I don't understand what you're trying to say... Are you saying that lube can be used as hand sanitizer? or that hand sanitizer can be used as lube?


----------



## s3rzz (Aug 21, 2011)

uh boo...


----------



## JonnyWhoopes (Aug 21, 2011)

But, has anyone really been far even as decided to use even go want to do look more like?

Trolling (poorly) aside, what did you mean?
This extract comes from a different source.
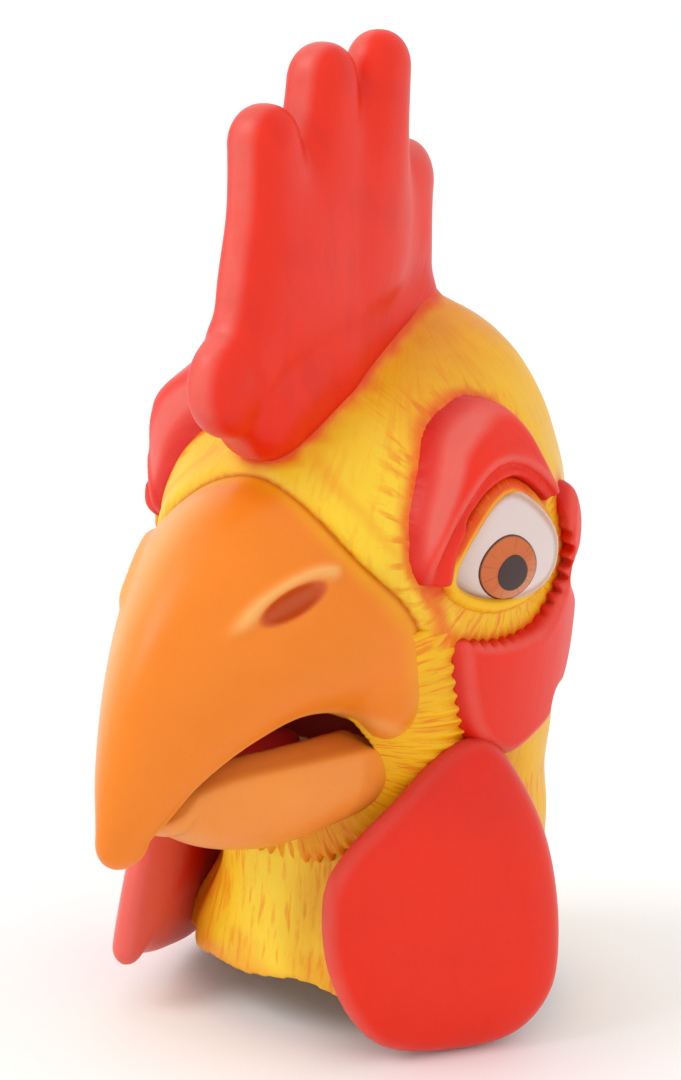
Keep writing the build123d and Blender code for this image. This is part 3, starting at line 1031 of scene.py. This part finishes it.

I feel that there has certainly not been "'nuff said".


----------



## iSpinz (Aug 21, 2011)

google is your friend


----------



## cubernya (Aug 21, 2011)

HelpCube said:


> I don't understand what you're trying to say... Are you saying that lube can be used as hand sanitizer? or that hand sanitizer can be used as lube?


 
I was thinking the exact same thing


----------



## ianography (Aug 21, 2011)

Wasn't this some other thread already?


----------



## cubernya (Aug 21, 2011)

Sure was


----------



## chicken9290 (Aug 21, 2011)

HelpCube said:


> I don't understand what you're trying to say... Are you saying that lube can be used as hand sanitizer? or that hand sanitizer can be used as lube?



oh i put hand sanitizer in my cube and its amazing lubricant


----------



## shelley (Aug 21, 2011)

FTFY


----------